Не рассказывать же, в самом деле, как всё было в реальности… Может, и поверили бы. Только оно мне надо? Не было меня в Первой градской, никто не знает о моём визите туда, только я и Гоша. А Гоша обещал не болтать, знает, чем это может для него закончиться.
Дома я немного поколдовал с ДАРом, избавившись от ещё видимых последствий удушения, и от странгуляционной борозды не осталось и следа. Признание Гоши получено, а мне уже надоело прятать шею за наглухо застёгнутым воротничком.
На следующий день позвонил Сотников, попросил встретиться. Мы пересеклись на лавочке в скверике неподалёку от моей больницы.
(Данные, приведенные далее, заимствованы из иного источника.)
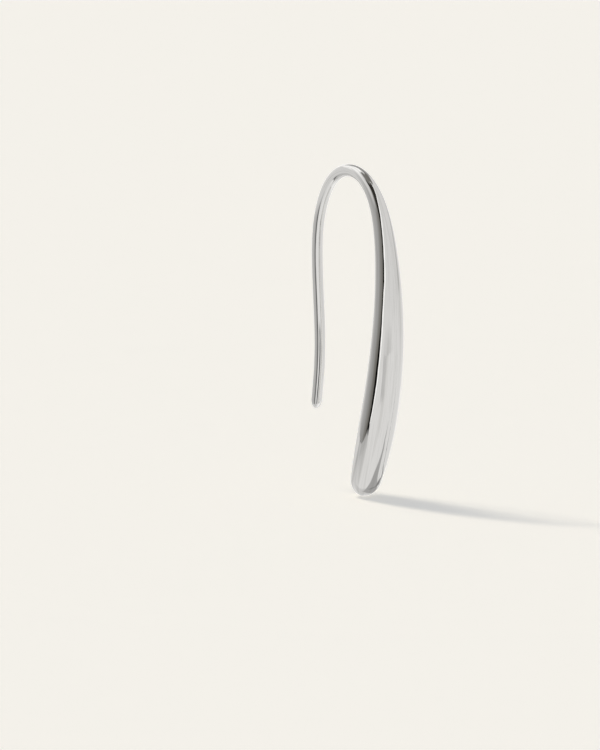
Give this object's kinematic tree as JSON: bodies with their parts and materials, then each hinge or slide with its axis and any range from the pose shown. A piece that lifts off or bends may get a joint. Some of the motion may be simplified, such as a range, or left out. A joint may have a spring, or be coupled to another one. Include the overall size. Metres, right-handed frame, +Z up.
{
  "type": "threader earring",
  "caption": "One-piece polished silver earring: a round ear wire hooks over an arch and swells into a long, slightly bowed drop with a rounded tip.",
  "frame": {"origin": "the seat: the highest point on the inside of the arch, where the earring hangs in the ear", "axes": "+Z up, the front of the drop faces -Y, the ear wire hangs on the +Y side, and the hook lies in the plane X = 0"},
  "size_m": [0.0036, 0.012, 0.0303],
  "materials": {
    "silver": "polished to a mirror, with faint polishing marks"
  },
  "bodies": {
    "root": {"hook_drop": "silver"}
  },
  "joints": []
}
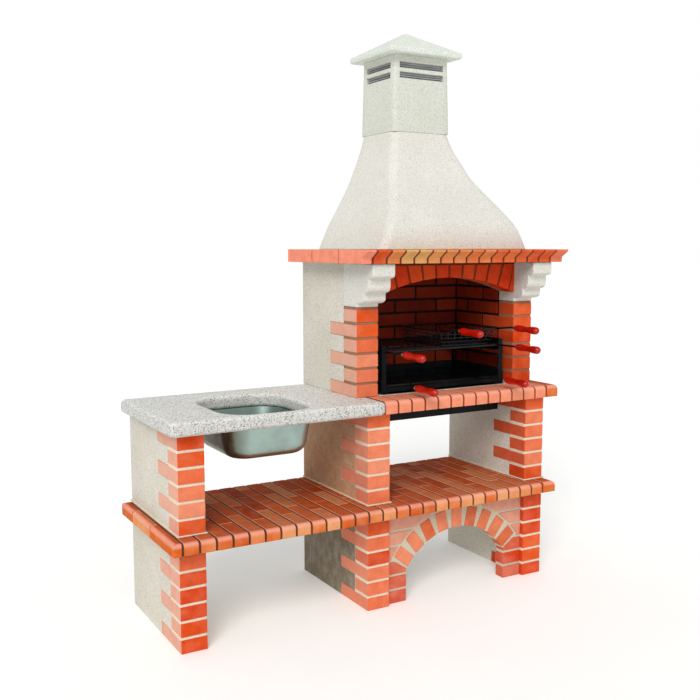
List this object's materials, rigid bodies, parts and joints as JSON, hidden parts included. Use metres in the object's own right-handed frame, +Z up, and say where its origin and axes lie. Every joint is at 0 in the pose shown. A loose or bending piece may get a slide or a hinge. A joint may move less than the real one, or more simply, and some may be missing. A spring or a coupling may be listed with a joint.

— Ничего не понимаю, — говорил комитетчик, облизывая мороженое в вафельном стаканчике. — Почему Вешняков-младший вдруг решил изменить показания… Вы часом не в курсе, Арсений Ильич?
Я тоже лизнул верхушку холодного лакомства. Всё-таки вкусное оно, советское мороженое. Без всякой химии и грёбаных красителей, после которых у людей развиваются всякие нехорошие болячки вплоть до онкологии. Хуже всего, что страдают дети — главные потребители сладостей. В том моём будущем этой гадости было невообразимое количество. А будет ли в этом?
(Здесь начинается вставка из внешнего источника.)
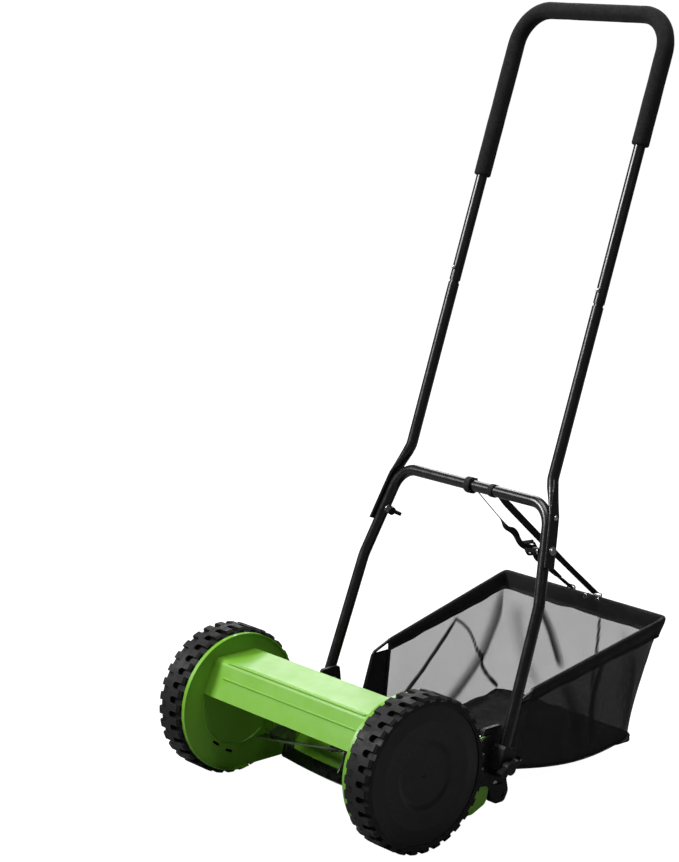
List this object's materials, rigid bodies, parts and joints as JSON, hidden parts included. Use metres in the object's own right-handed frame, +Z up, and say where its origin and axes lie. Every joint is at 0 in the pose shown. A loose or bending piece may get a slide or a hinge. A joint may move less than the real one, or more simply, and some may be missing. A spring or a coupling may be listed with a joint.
{
  "type": "reel mower",
  "caption": "Hand push reel mower: treaded wheels drive a helical cutting reel, with rear rollers, a tall tubular handle with foam grip and a clip-on mesh grass basket.",
  "frame": {"origin": "on the ground straight below the middle of the wheel axle", "axes": "+X along the wheel axle to the mower's right-hand side seen from the front left, +Y to the rear (handle and basket side), +Z up"},
  "size_m": [0.44, 0.6363, 1.066],
  "materials": {
    "green_paint": "gloss lime-green powder coat",
    "black_tube": "satin black powder coat",
    "tread": "matte moulded dark grey",
    "wheel_face": "satin moulded black",
    "black_plastic": "satin moulded black",
    "nylon": "greased nylon",
    "steel": "bright zinc plate",
    "spider_steel": "grey primer on pressed steel",
    "gear_steel": "dark sintered steel",
    "blade_steel": "gloss black lacquer with a bright ground edge",
    "foam": "closed-cell foam sleeve",
    "mesh": "see-through woven mesh",
    "floor_fabric": "coated black fabric",
    "webbing": "black woven tape"
  },
  "bodies": {
    "chassis": {"side_plate_left": "green_paint", "side_plate_right": "green_paint", "front_guard": "green_paint", "bed_plate": "green_paint", "bed_knife": "blade_steel", "rivets": "steel", "adjusting_bolts": "steel", "stub_axle_left": "steel", "stub_axle_right": "steel", "axle_circlips": "steel", "bearing_housing_left": "green_paint", "bearing_housing_right": "green_paint", "reel_bearings": "steel", "clamp_bolts": "steel"},
    "wheel_left": {"tyre_left": "tread", "wheel_disc_left": "wheel_face", "wheel_bush_left": "nylon", "ring_gear_left": "nylon"},
    "wheel_right": {"tyre_right": "tread", "wheel_disc_right": "wheel_face", "wheel_bush_right": "nylon", "ring_gear_right": "nylon"},
    "reel": {"reel_shaft": "black_tube", "reel_blades": "blade_steel", "reel_spiders": "spider_steel", "shaft_spring": "gear_steel", "drive_pawls": "steel"},
    "pinion_left": {"pinion_left": "gear_steel"},
    "pinion_right": {"pinion_right": "gear_steel"},
    "roller_carriage": {"roller_arm_left": "black_plastic", "roller_arm_right": "black_plastic", "height_strip_left": "steel", "height_strip_right": "steel", "roller_axle": "steel"},
    "roller_left": {"roller_left": "black_plastic"},
    "roller_middle": {"roller_middle": "black_plastic"},
    "roller_right": {"roller_right": "black_plastic"},
    "knob_left": {"clamp_knob_left": "black_plastic"},
    "knob_right": {"clamp_knob_right": "black_plastic"},
    "handle": {"lower_handle_tube": "black_tube", "handle_socket_left": "black_plastic", "handle_socket_right": "black_plastic", "middle_tube_left": "black_tube", "middle_tube_right": "black_tube", "tube_studs": "steel", "handle_bolts": "steel", "upper_handle_tube": "black_tube", "foam_grip": "foam", "button_springs": "steel", "basket_straps": "webbing"},
    "wing_nut_left": {"wing_nut_left": "black_plastic"},
    "wing_nut_right": {"wing_nut_right": "black_plastic"},
    "button_left": {"snap_button_left": "steel"},
    "button_right": {"snap_button_right": "steel"},
    "basket": {"basket_wire": "black_tube", "basket_floor": "floor_fabric", "basket_mesh": "mesh", "basket_hem": "webbing", "strap_buckles": "black_plastic"}
  },
  "joints": [
    {"name": "wheel_left_spin", "type": "hinge", "parent": "chassis", "child": "wheel_left", "pos_m": [-0.198, 0, 0.105], "axis": [1, 0, 0], "continuous": true},
    {"name": "wheel_right_spin", "type": "hinge", "parent": "chassis", "child": "wheel_right", "pos_m": [0.198, 0, 0.105], "axis": [1, 0, 0], "continuous": true},
    {"name": "reel_spin", "type": "hinge", "parent": "chassis", "child": "reel", "pos_m": [0, 0.06235, 0.069], "axis": [1, 0, 0], "continuous": true},
    {"name": "pinion_left_spin", "type": "hinge", "parent": "chassis", "child": "pinion_left", "pos_m": [-0.1825, 0.06235, 0.069], "axis": [1, 0, 0], "continuous": true},
    {"name": "pinion_right_spin", "type": "hinge", "parent": "chassis", "child": "pinion_right", "pos_m": [0.1825, 0.06235, 0.069], "axis": [1, 0, 0], "continuous": true},
    {"name": "roller_height", "type": "slide", "parent": "chassis", "child": "roller_carriage", "axis": [0, 0, 1], "range_m": [-0.012, 0.012]},
    {"name": "roller_left_spin", "type": "hinge", "parent": "roller_carriage", "child": "roller_left", "pos_m": [-0.097, 0.1785, 0.0225], "axis": [1, 0, 0], "continuous": true},
    {"name": "roller_middle_spin", "type": "hinge", "parent": "roller_carriage", "child": "roller_middle", "pos_m": [0, 0.1785, 0.0225], "axis": [1, 0, 0], "continuous": true},
    {"name": "roller_right_spin", "type": "hinge", "parent": "roller_carriage", "child": "roller_right", "pos_m": [0.097, 0.1785, 0.0225], "axis": [1, 0, 0], "continuous": true},
    {"name": "knob_left_turn", "type": "hinge", "parent": "chassis", "child": "knob_left", "pos_m": [-0.2, 0.1634, 0.0715], "axis": [1, 0, 0], "continuous": true},
    {"name": "knob_right_turn", "type": "hinge", "parent": "chassis", "child": "knob_right", "pos_m": [0.2, 0.1634, 0.0715], "axis": [1, 0, 0], "continuous": true},
    {"name": "handle_tilt", "type": "hinge", "parent": "chassis", "child": "handle", "pos_m": [0, 0.1634, 0.0715], "axis": [1, 0, 0], "range_deg": [-4, 45]},
    {"name": "wing_nut_left_turn", "type": "hinge", "parent": "handle", "child": "wing_nut_left", "pos_m": [-0.1635, 0.26522, 0.34498], "axis": [-0.977, 0.0743, 0.1998], "continuous": true},
    {"name": "wing_nut_right_turn", "type": "hinge", "parent": "handle", "child": "wing_nut_right", "pos_m": [0.1635, 0.26522, 0.34498], "axis": [0.977, 0.0743, 0.1998], "continuous": true},
    {"name": "button_left_press", "type": "slide", "parent": "handle", "child": "button_left", "axis": [0, 0.9421, -0.3355], "range_m": [0, 0.003], "stiffness_N_per_m": 600, "springref_m": -0.002},
    {"name": "button_right_press", "type": "slide", "parent": "handle", "child": "button_right", "axis": [0, 0.9421, -0.3355], "range_m": [0, 0.003], "stiffness_N_per_m": 600, "springref_m": -0.002},
    {"name": "basket_lift", "type": "hinge", "parent": "handle", "child": "basket", "pos_m": [0, 0.207, 0.052], "axis": [1, 0, 0], "range_deg": [0, 35], "deforming": ["basket_straps"]}
  ],
  "couplings": [
    {"joint": "reel_spin", "follows": "wheel_left_spin", "ratio": 6.1429},
    {"joint": "pinion_left_spin", "follows": "wheel_left_spin", "ratio": 6.1429},
    {"joint": "pinion_right_spin", "follows": "wheel_right_spin", "ratio": 6.1429}
  ]
}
— Не иначе совесть проснулась, — повторил я сказанное накануне Сергею Михайловичу.
— М-да… Не думал, что у этого типа она есть. Хорошо, что так всё разрешилось, а то меня в последнее время глодало чувство вины за то, что не мог вам помочь.
— Ну, вы же не председатель комитета госбезопасности, — улыбнулся я. — Возможно, у вас всё ещё впереди.
— Вашими бы устами, — хмыкнул Сотников, снова лизнув мороженое. — Хотя даже и не знаю, нужна ли мне такая должность. Чем выше взлетишь — тем больнее падать… Вешняков, кстати, сейчас во всё той же Первой градской, только в другом отделении. У него же рак мозга нашли чуть ил не в последней стадии. Так, чего доброго, и до суда не доживёт.
— Да? Хм… Хотелось бы, чтобы дожил.
— И мне хотелось бы. Да, чуть не забыл… Владимира Борисовича переводят в столицу, в УКГБ по Москве и Московской области. Так что мы с вами связь не теряем, но и с Шумским сможете видеться почаще. Если, конечно, возникнет такая необходимость.
— Здорово, — совершенно искренне заявил я. — А когда переезд?
— Это я уж не знаю, да и сам Владимир Борисович не знает. Ему просто сказали — быть на низком старте. Кстати, особо-то не распространяйтесь об этой новости.
— Насчёт этого можете не беспокоиться. Тем более о существовании Шумского из моих близких и знакомых никто не знает. И не узнает.
Эта встреча случилась 1 июня. А 4-го в вечернем выпуске программы «Время» сообщили, что накануне на буровой скважине в Мексиканском заливе произошла экологическая катастрофа. Из-за неправильных технических решений нефть из месторождения под большим напором прорвалась на поверхность залива, воспламенилась и взорвалась, когда вступила в контакт с газовыми испарениями от двигателя, обеспечивающего электроэнергией буровую вышку на борту платформы. Платформа загорелась и рухнула в море после нескольких часов непрерывного пожара. Из скважины за сутки вытекло уже около 30 000 баррелей нефти, и пока остановить этот поток не представляется возможным.
Глядя в экран телевизора, я ощущал одновременно и удовлетворение от того, что моё предсказание, данному Шумскому, сбылось, и ужас от размеров катастрофы. Мог ли я её предотвратить? Вряд ли это было в моих силах. В конце концов, я передал информацию Шумскому, а уж он мог бы по своим каналам что-нибудь предпринять. Однако, как ни крути, а жизни погибших в пламени будут на моей совести, и мне с этим жить.
Шумский позвонил ещё прежде чем закончились новости:
— Программу «Время» смотрите, Арсений?